POA, MTA, or Gateway attempts to start continuously

  • 7003503
  • 10-Jun-2009
  • 27-Apr-2012

Environment

Novell GroupWise 7
Novell Open Enterprise Server 2 (OES 2) Linux
Novell Cluster Services 1.8.4
Novell GroupWare/Collaboration GroupWise Monitor
Novell GroupWise GroupWise High Availability

Situation

When checking POA, MTA, or Gateway log files hundreds or thousands of new, small log files are found. The log files show as being created approximately every two minutes (or the refresh time setup in GroupWise Monitor). When checking GroupWise Monitor (GWMon) the agent shows as being up (Normal) during these times.

The beginning of these small log files look like this:
16:17:49 888 ************************* Initializing ************************
16:17:49 120 Checking guardian database
16:17:49 736 Starting GWPOA-GWEvent Reader 1
16:17:49 888 Error Listen Port is already in use. [0000]
16:17:49 888 Error verifying that the port is usable. [8555]
16:17:49 888 Shutdown of Threads
16:17:49 888 Error Starting TCP/IP Agent: [8555]

Performing "rcgrpwise status" on the Server or Node hosting the GroupWise Agent or Resource shows "unused" for the POA, MTA, and/or Gateway known to be running on this Server or Node. You can verify the agent is running by performing "ps -ef|grep -i group". This will show you which agent is currently running.

Verify whether a text file exists in /var/run/novell/groupwise directory. This file will be named "PO.DOM.pid" (POA), "DOM.pid" (MTA), or "GW.pid" (Gateway). The contents will be a single line containing the PID as listed in the "ps" command above. If this file is missing see the Resolution below.

Resolution

If the PID file for the GroupWise Agent wasn't created when the agent was started then GWMon will direct GWHA to start the agent. You can resolve this issue until the next restart of the agent by manually creating the .pid text file.

On the Server or Node hosting the agent:
1. "cd /var/run/novell/groupwise"
2. "vi <PO>.<DOM>.pid" (DOM.pid for MTA and GATEWAY.DOM.pid Gateway)
         (PO, Domain, and Gateway names should be all caps. The extension ".pid" is all lower case.)
3. Type "i" to switch to Insert mode.
4. Enter the "pid" as defined by the "ps" command in the Situation section above.
5. Hit Escape.
6. Hold down the Shift key and hit "Z" twice. This will save and close the file.

At this point GWMon and GWHA will no longer attempt to start the agent.

Additional Information

This solution may be different for versions of GroupWise 7 prior to SP3. GroupWise Monitor not only monitors each agent (POA, MTA, Gateway) but also communicates with GWHA. If the PID file is missing GWHA notifies GWMon. GWMon then directs GWHA to start the agent. Since the agent is already running the log shows that the agent's Listen port is already in use so the new agent process shuts down leaving a new log file.

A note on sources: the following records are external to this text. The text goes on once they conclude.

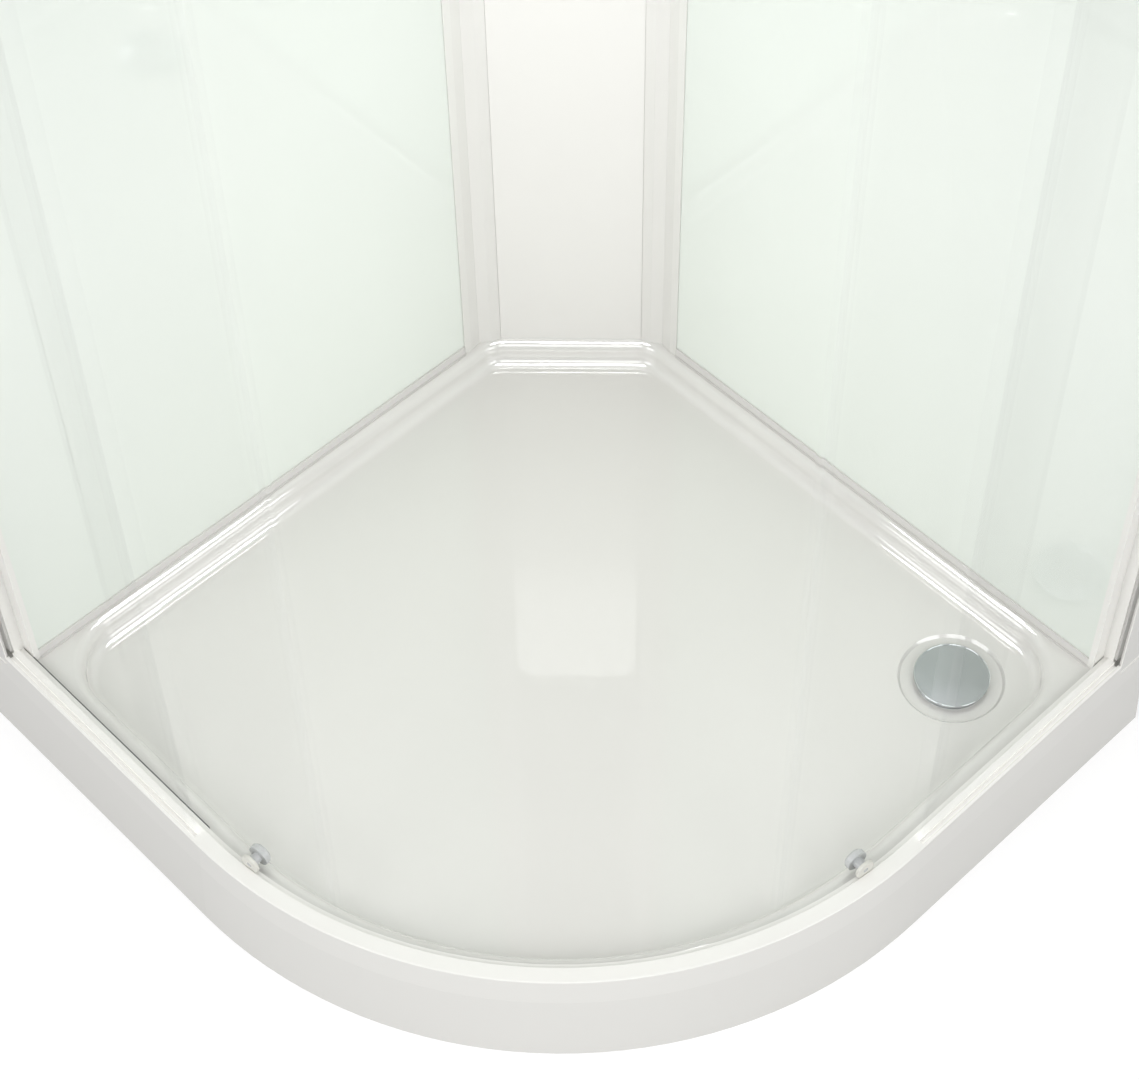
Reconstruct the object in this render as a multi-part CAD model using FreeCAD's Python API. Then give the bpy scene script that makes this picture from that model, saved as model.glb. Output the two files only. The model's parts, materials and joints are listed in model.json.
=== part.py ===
import FreeCAD, Part
import math
import os

# Quadrant shower enclosure, 900 x 900 mm, on a low acrylic tray, in millimetres.
# +Z is up and z = 0 is the floor. The room corner is at (-450, +450): the left wall is the
# plane x = -450, the right wall is the plane y = +450, and the round front faces +X and -Y.
# A "wall inset" is a distance from a wall plane, a "front inset" one from the front outline.

V = FreeCAD.Vector
UP = V(0, 0, 1)

# ---- plan ----
PLAN_SIDE = 900.0
BEND_RADIUS = 528.0
HALF = PLAN_SIDE / 2
STRAIGHT = PLAN_SIDE - BEND_RADIUS
CENTRE = V(-HALF + STRAIGHT, HALF - STRAIGHT, 0)

# ---- heights ----
TOTAL_HEIGHT = 2150.0
RIM_HEIGHT = 121.0
BOTTOM_RAIL_HEIGHT = 11.5
TOP_RAIL_HEIGHT = 45.0
RAIL_SKIRT_DROP = 25.0
BOTTOM_RAIL_TOP = RIM_HEIGHT + BOTTOM_RAIL_HEIGHT
SKIRT_BOTTOM = RIM_HEIGHT - RAIL_SKIRT_DROP
TOP_RAIL_BOTTOM = TOTAL_HEIGHT - TOP_RAIL_HEIGHT

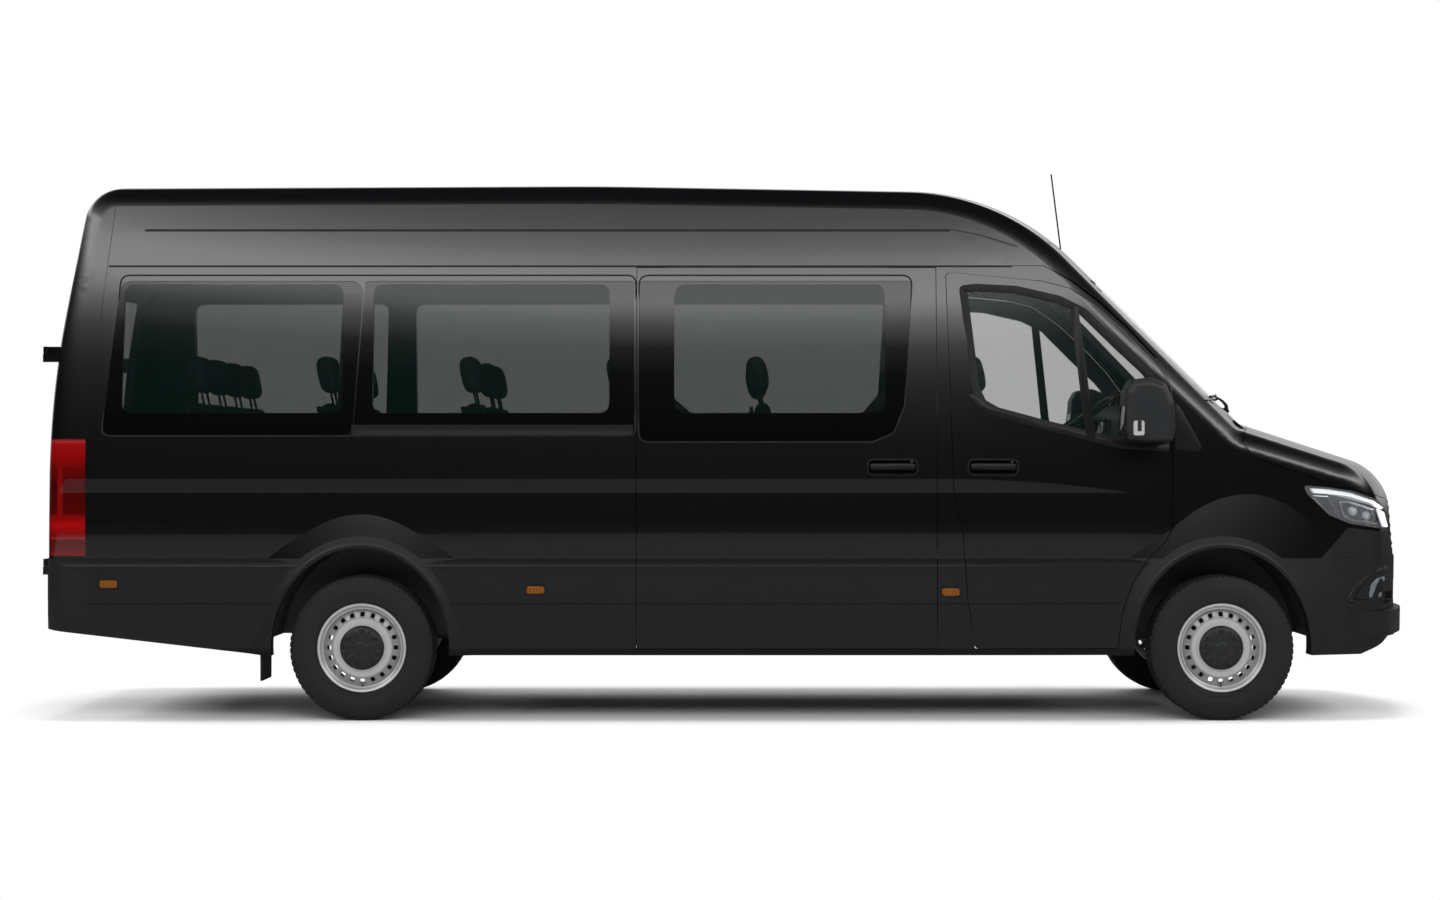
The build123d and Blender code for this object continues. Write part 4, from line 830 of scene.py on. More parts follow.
# dished cups, grip covers and lock barrels of the side handles
def makeHandles():
    handle = {"long": 0.252, "low": 1.234, "top": 1.314, "inset": 0.004, "grip": (1.262, 1.292),
              "gripEnd": 0.016, "lock": (0.030, 1.302, 0.008),
              "cup": [(-0.007, 0.0004), (-0.006, 0.0016), (0.0, 0.0018), (0.004, -0.004), (0.008, -0.018),
                      (0.016, -0.0235)],
              "cover": [(-0.0035, 0.004), (-0.0035, 0.012), (-0.001, 0.0165), (0.005, 0.018)],
              "barrel": [(0, -0.023), (0, -0.004), (0.002, -0.002)]}
    inset, end = handle["inset"], handle["gripEnd"]
    low, high = handle["grip"]
    back, up, size = handle["lock"]
    places = ((-1, 1.170, "front_door_right"), (-1, 0.665, "body"), (1, 1.170, "front_door_left"))
    for side, x, body in places:
        spot, far = onSide(side), x + handle["long"]
        loop = boxLoop(x + inset, far - inset, handle["low"] + inset, handle["top"] - inset, 0.027)
        bar = boxLoop(x + end, far - end, low + 0.002, high - 0.002, 0.012)
        cup = stackMesh("cup", loop, handle["cup"], spot, closed=False)
        lock = stackMesh("lock", circleLoop(far - back, up, size, 20), handle["barrel"], spot)
        addPiece(f"handleCup_{body}", cup, black, body)
        addPiece(f"handleGrip_{body}", stackMesh("grip", bar, handle["cover"], spot), black, body)
        addPiece(f"handleLock_{body}", lock, finishes["dark_steel"], body, "dark_steel")


makeDoorTrim()
makeGaskets()
makeChannels()
makeMarkers()
makeHandles()


# domed cap with seven bumps and seven webs between them
def hubCap(spot, centre, side):
    cap = {"bumps": 7, "bumpRing": 0.088, "bumpSize": 0.0115,
           "bump": [(0, 0.085), (0, 0.099), (0.001, 0.102), (0.004, 0.1035)],
           "webCorners": [(0.042, -0.004), (0.096, -0.007), (0.096, 0.007), (0.042, 0.004)],
           "web": [(0, 0.085), (0, 0.0955), (0.002, 0.0965)]}
    # radius and outward distance
    profile = np.array([(0.0005, 0.101), (0.026, 0.101), (0.031, 0.099), (0.034, 0.0965), (0.040, 0.0965),
                        (0.066, 0.0945), (0.098, 0.0905), (0.107, 0.085), (0.1115, 0.078), (0.1115, 0.0655),
                        (0.0005, 0.0655)])
    parts = [turnedMesh("cap", *profile.T, 64, centre, side)]
    ring, step = cap["bumpRing"], 2 * math.pi / cap["bumps"]
    for bump in range(cap["bumps"]):
        angle = math.pi / 2 + bump * step
        loop = circleLoop(ring * math.cos(angle), ring * math.sin(angle), cap["bumpSize"], 20)
        parts.append(stackMesh("bump", loop, cap["bump"], spot))
    for web in range(cap["bumps"]):
        corners = spokeCorners(math.pi / 2 + (web + 0.5) * step, cap["webCorners"])
        parts.append(stackMesh("web", roundedLoop(corners, 0.002, 3), cap["web"], spot))
    return joined("hubCap", parts)


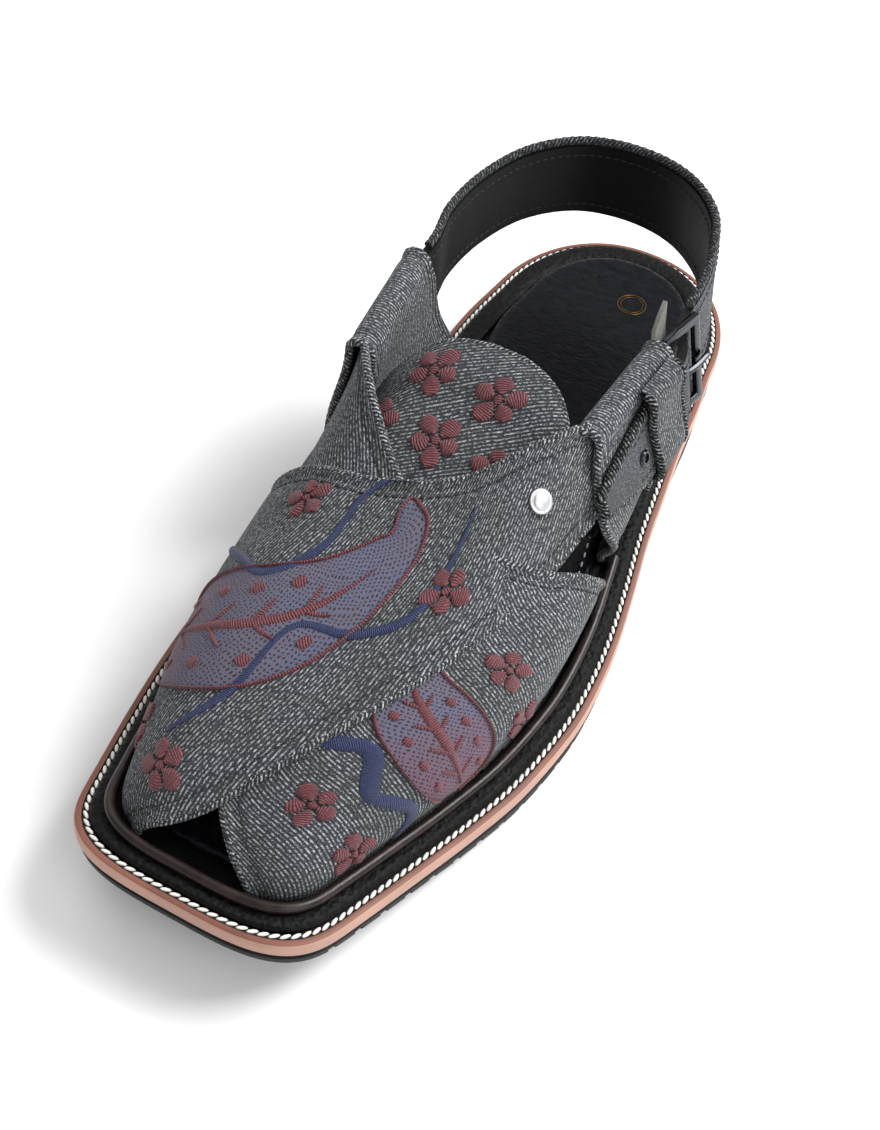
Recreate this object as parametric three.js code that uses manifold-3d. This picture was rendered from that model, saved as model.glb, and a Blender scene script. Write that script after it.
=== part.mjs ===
// Peshawari chappal, left shoe: an open sandal with crossed straps, a tongue, and a buckled heel strap.
// Millimetres. +Z is up, the toe points along -Y, the outer (lateral) side is +X, the floor is z = 0.
import * as THREE from 'three';
import Module from 'manifold-3d';

const wasm = await Module();
wasm.setup();

// Sole
const SOLE_LENGTH = 310;
const SOLE_WIDTH = 116.6;
const HEEL_ROUND = 44;
const TOE_CORNER = 23.5;
const OUTSOLE_THICKNESS = 7.2;
const HEEL_HEIGHT = 13.3;
const HEEL_LENGTH = 105;
const TOE_SPRING = 13.8;
const OUTSOLE_TOE_THICKNESS = 4.6;
const MIDSOLE_THICKNESS = 5.5;
const OUTSOLE_SETBACK = 0.8;
const GROOVE_PITCH = 9;
const GROOVE_WIDTH = 2.6;
const GROOVE_DEPTH = 1.8;
const RIB_DEPTH = 0.6;
const GROOVE_OVERRUN = 10;
const TOE_CORNER_LEAST = 9;
const TOE_CORNER_LOSS = 0.6;

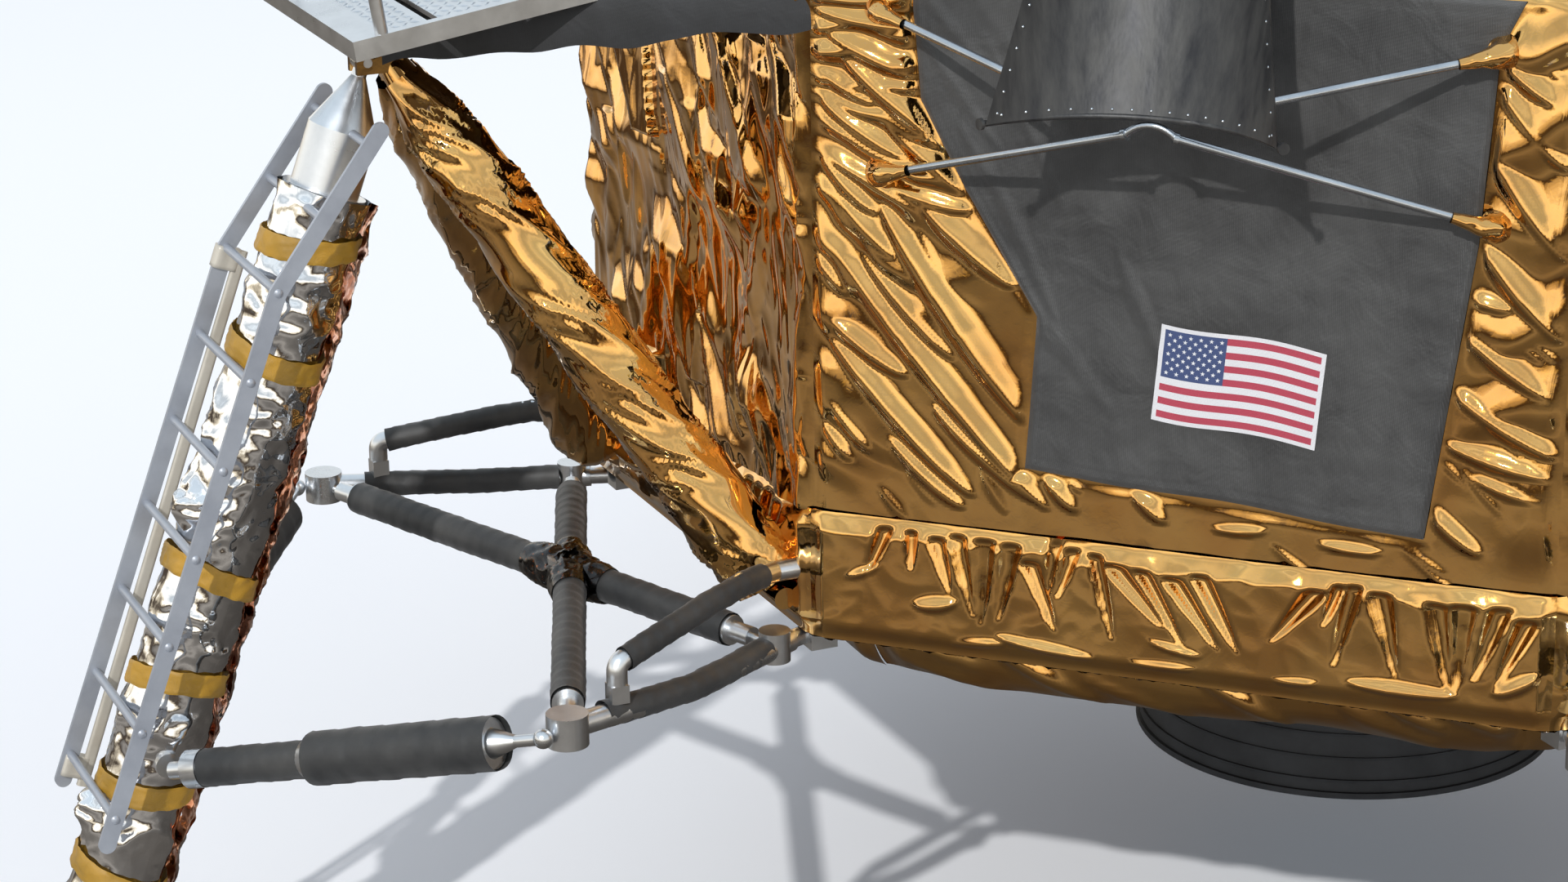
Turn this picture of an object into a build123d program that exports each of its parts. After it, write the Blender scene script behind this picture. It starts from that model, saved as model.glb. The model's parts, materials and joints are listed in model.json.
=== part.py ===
from build123d import *
import os
from math import atan2, cos, degrees, hypot, radians, sin, sqrt

os.makedirs("parts", exist_ok=True)

# Millimetres. The vehicle stands on z = 0 and its axis is x = y = 0. Forward, where the ladder
# and the front hatch are, is -Y, and port is +X. Each leg and each corner face is drawn as if
# it looked forward and is then turned about the axis.
legs = (("forward", 0), ("port", 90), ("aft", 180), ("starboard", 270))
corners = (("fore_port", 45), ("aft_port", 135), ("aft_starboard", 225), ("fore_starboard", 315))

# Clearance left between pieces that seat on each other with curved faces
seat = 0.3
# Clearance round a pin that turns
pin_play = 0.3
# How far a block reaches that cuts one side of a piece away
past_all = 9000

# Descent body: an octagon whose leg faces are narrower than its corner faces
body_floor = 1406
body_height = 1820
leg_face_reach = 2120
leg_face_half = 768
band_height = 341
band_proud = 12
body_top = body_floor + body_height
corner_reach = (leg_face_reach + leg_face_half) / sqrt(2)


def from_edge(across, out, up):
    """A place by a leg face: outboard of its upright edge, out from the face, above the floor."""
    return (leg_face_half + across, leg_face_reach + out, body_floor + up)



# Pan under the body, round the engine opening
pan_depth = 138
pan_inset = 165
pan_draft = 95
pan_opening = 655
engine_bay_radius = 655
engine_bay_height = 1000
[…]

Creating the new PID file in /var/run/novell/groupwise accomplishes two things:
1. "rcgrpwise status" works and shows the correct status of the agent(s) running
2. GWHA no longer notifies GWMon that there's no PID file for the agent so GWMon doesn't direct GWHA to start a new agent.

The GroupWise agents (gwpoa, gwmta, gwia, gwinter) control the creating of the PID file. The PID file name and location is defined by the /etc/init.d/grpwise script and is passed to the GroupWise Agent by startproc using the "-p" flag. If you attempt to manually start a GroupWise agent without using the /etc/init.d/grpwise script you will not get a PID file.

Furthermore, if you just attempt to start GroupWise (/etc/init.d/grpwise start) without defining any specific agents or startup files then the /etc/init.d/grpwise script will query the gwha.conf file and attempt to start all defined agents. If the gwha.conf file is corrupt, or incorrectly formatted, then the PID file will either not be created or it will be created with an incorrect name and not be recognized. (See TID 3740936 for improperly formatted gwha.conf file.)